Ce long poème dédié à Jacqueline ouvre le jardin des mots de « l’aube de demain » encore inconnue et qui « sera mouillée par l’averse de ta nuit amoureuse ». L’amour chanté y est souffle de liberté, ouvrant les volets du bonheur sur la ville et le corps de la femme aimée (« je me sens libre et mes chiens ne mordent plus »), le poète peut sentir en lui « se libérer les otages (…), rendu au cœur libre du monde ».

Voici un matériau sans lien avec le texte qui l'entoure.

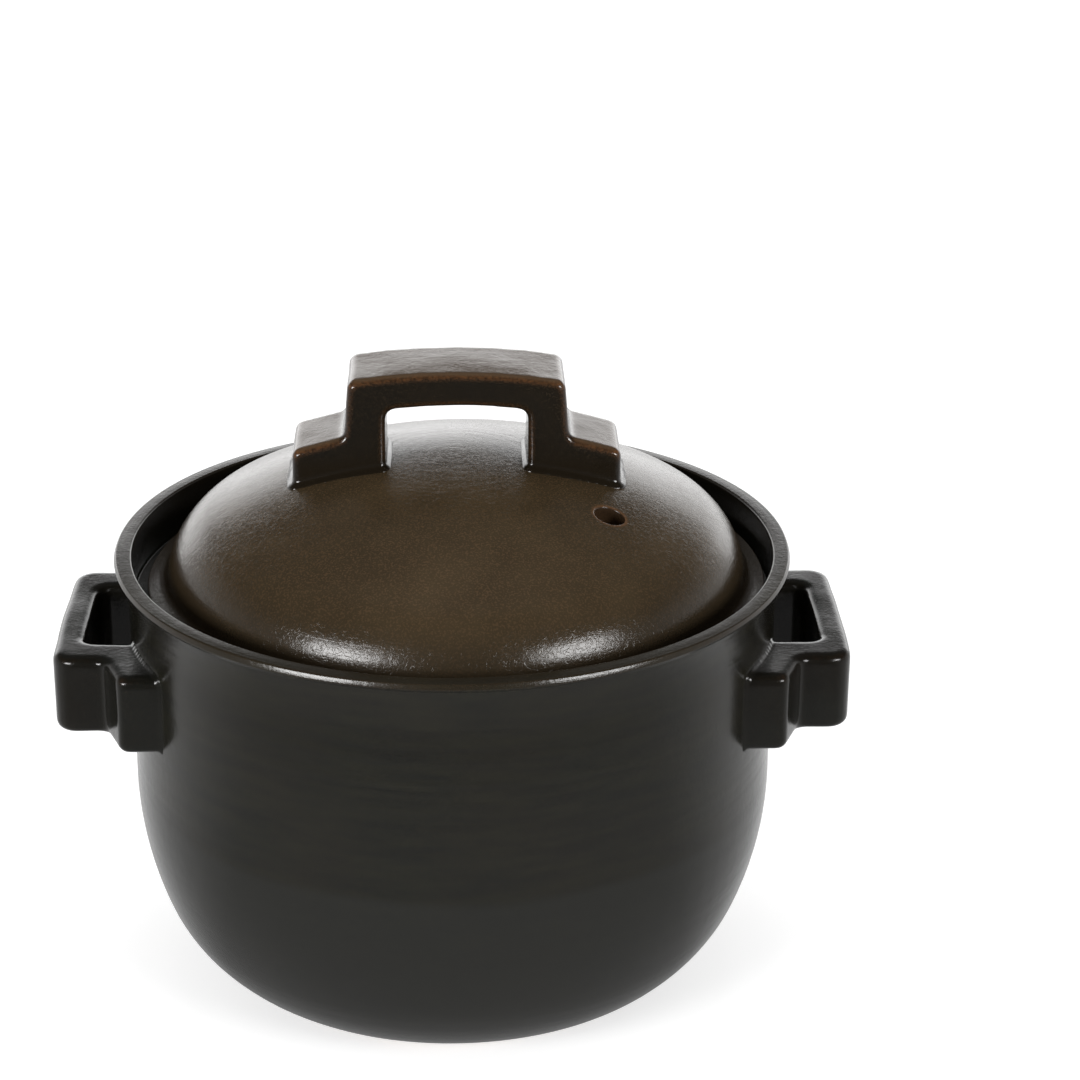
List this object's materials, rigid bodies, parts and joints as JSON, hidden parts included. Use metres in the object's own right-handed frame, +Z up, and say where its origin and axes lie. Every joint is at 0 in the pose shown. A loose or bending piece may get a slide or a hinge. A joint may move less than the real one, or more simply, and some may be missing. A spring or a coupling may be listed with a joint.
{
  "type": "clay rice pot with lid",
  "caption": "Deep round dark-glazed clay pot with staple-shaped side handles, a domed lid with a steam hole and handle, and a flat inner lid.",
  "frame": {"origin": "middle of the base, on the plane that the pot stands on", "axes": "+Z up, +X from side handle to side handle, the steam hole at the front right (+X, -Y)"},
  "size_m": [0.2456, 0.21, 0.2015],
  "materials": {
    "pot_glaze": "brown-black semi-gloss glaze",
    "lid_glaze": "dark brown speckled semi-gloss glaze",
    "inner_glaze": "dark brown satin glaze",
    "bare_clay": "matt unglazed fired clay"
  },
  "bodies": {
    "pot": {"pot_body": "pot_glaze", "side_handle_left": "pot_glaze", "side_handle_right": "pot_glaze"},
    "lid": {"outer_lid": "lid_glaze", "outer_lid_handle": "lid_glaze"},
    "lower_lid": {"inner_lid": "inner_glaze", "inner_lid_knob": "inner_glaze"}
  },
  "joints": [
    {"name": "lid_lift", "type": "slide", "parent": "pot", "child": "lid", "axis": [0, 0, 1], "range_m": [0, 0.16]},
    {"name": "lower_lid_lift", "type": "slide", "parent": "pot", "child": "lower_lid", "axis": [0, 0, 1], "range_m": [0, 0.064]}
  ],
  "couplings": [
    {"joint": "lower_lid_lift", "follows": "lid_lift", "ratio": 0.4}
  ]
}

Le poète chante et enchante la présence et la sensualité de la femme aimée, le corps de celle-ci ouvrant une « ville d’amour », et compare sa « beauté d’amour » à la fraîcheur vibrante et parfumée des éléments naturels,

« ce qui m’importe c’est l’œillet rose teinté de rouge qui est

la fleur nue de l’entrejambe

les pluies chaudes quand tu t’abandonnes

un orgeat tremblé les solitudes apprises

parce qu’elles mènent au bonheur »

Est affirmée ici, Au bord du Monde, une beauté insurrectionnelle plus florissante et fertile que les combats politiques (« c’est la beauté d’amour qui est insurrectionnelleet pas le reste (les révolutions ça mène à l’effroyable négation / d’amour »).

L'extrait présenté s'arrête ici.